Their relationships show the strain and decisive pain brought about by a life spent with (and/or without) a family broken apart by their parents’ deaths and Mafu’s mistakes.  Mafu himself is intelligent enough to accept the inevitable difficulty in convincing anyone who knows him that he is now a man who can be trusted, while struggling with his own anger and ability to trust anyone he’s crossed paths with before, particularly Sam.

The efficiently functional set (also uncredited) consists of four vertical corrugated-iron screens that pivot on castors to reveal the various scene locations – Mafu’s cell, Mele’s kitchen, etc – without upsetting the pace of the action.

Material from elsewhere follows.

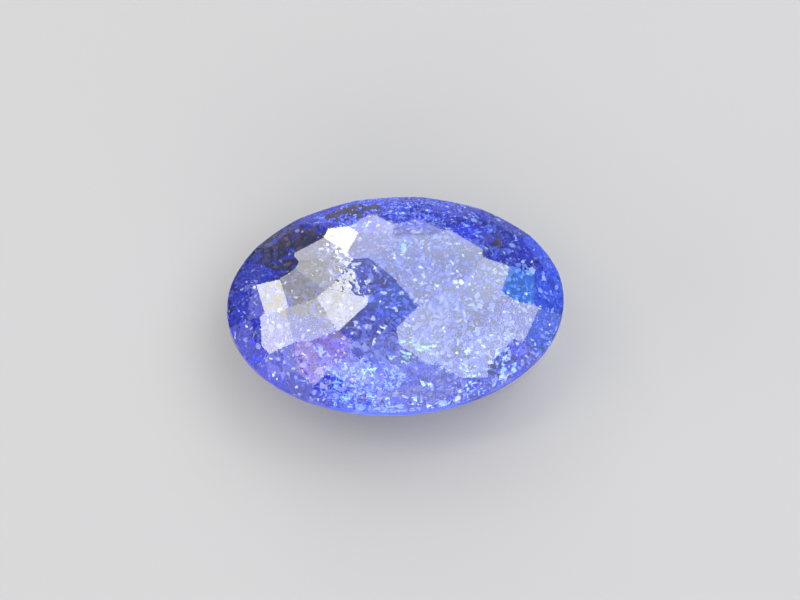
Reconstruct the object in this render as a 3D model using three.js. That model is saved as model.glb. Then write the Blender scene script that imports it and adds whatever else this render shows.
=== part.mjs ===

Director Kate-Louise Elliott brings Moa’s script to life with generous heart, driven by naturalistic performances and underpinned by judicious stylisation.  Sometimes aggressive, often confrontational, the words and ideologies of the characters may sometimes sound a bit clichéd, but there’s no denying the emotional impact during key scenes of conflict and moments of resolution.

In Tales from the Kava Bowl’s own words: what makes this tale unique is that the audience is told through a Tongan perspective, which is relatively new (Tongan Theatre).  A significant portion of the dialogue is in Tongan, which I cannot literally understand but the intent is generally clear, and there’s no confusion about where each character stands.

Thereby, as a cultural ‘visitor’, I felt just a little bit alien but ultimately privileged to behold such powerful work.  As I said at the start, the unique point of view of a people who came from what Kepu declares with ironic pride to be “the most corrupt island” is made familiar by its innate humanity.